Copy every line, leaving nothing out and adding nothing.
___ Available records
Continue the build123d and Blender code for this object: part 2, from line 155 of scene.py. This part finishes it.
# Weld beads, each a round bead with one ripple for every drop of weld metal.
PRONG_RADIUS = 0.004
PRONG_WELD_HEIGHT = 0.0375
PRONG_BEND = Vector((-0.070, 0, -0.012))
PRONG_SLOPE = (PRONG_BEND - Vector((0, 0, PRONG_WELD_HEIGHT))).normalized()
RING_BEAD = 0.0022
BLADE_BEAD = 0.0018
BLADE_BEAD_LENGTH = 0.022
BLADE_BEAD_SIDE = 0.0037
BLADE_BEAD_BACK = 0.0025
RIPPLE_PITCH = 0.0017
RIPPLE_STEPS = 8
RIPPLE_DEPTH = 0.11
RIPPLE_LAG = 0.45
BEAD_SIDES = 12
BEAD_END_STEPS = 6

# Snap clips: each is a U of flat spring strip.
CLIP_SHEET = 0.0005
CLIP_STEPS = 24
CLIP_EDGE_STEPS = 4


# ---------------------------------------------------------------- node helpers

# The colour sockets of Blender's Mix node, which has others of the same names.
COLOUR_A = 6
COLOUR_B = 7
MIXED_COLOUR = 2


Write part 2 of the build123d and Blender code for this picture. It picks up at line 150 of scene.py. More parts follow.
______
Task result:
Continue the build123d and Blender code for this object: part 2, from line 155 of scene.py. This part finishes it.
# Weld beads, each a round bead with one ripple for every drop of weld metal.
PRONG_RADIUS = 0.004
PRONG_WELD_HEIGHT = 0.0375
PRONG_BEND = Vector((-0.070, 0, -0.012))
PRONG_SLOPE = (PRONG_BEND - Vector((0, 0, PRONG_WELD_HEIGHT))).normalized()
RING_BEAD = 0.0022
BLADE_BEAD = 0.0018
BLADE_BEAD_LENGTH = 0.022
BLADE_BEAD_SIDE = 0.0037
BLADE_BEAD_BACK = 0.0025
RIPPLE_PITCH = 0.0017
RIPPLE_STEPS = 8
RIPPLE_DEPTH = 0.11
RIPPLE_LAG = 0.45
BEAD_SIDES = 12
BEAD_END_STEPS = 6

# Snap clips: each is a U of flat spring strip.
CLIP_SHEET = 0.0005
CLIP_STEPS = 24
CLIP_EDGE_STEPS = 4


# ---------------------------------------------------------------- node helpers

# The colour sockets of Blender's Mix node, which has others of the same names.
COLOUR_A = 6
COLOUR_B = 7
MIXED_COLOUR = 2


Write part 2 of the build123d and Blender code for this picture. It picks up at line 150 of scene.py. More parts follow.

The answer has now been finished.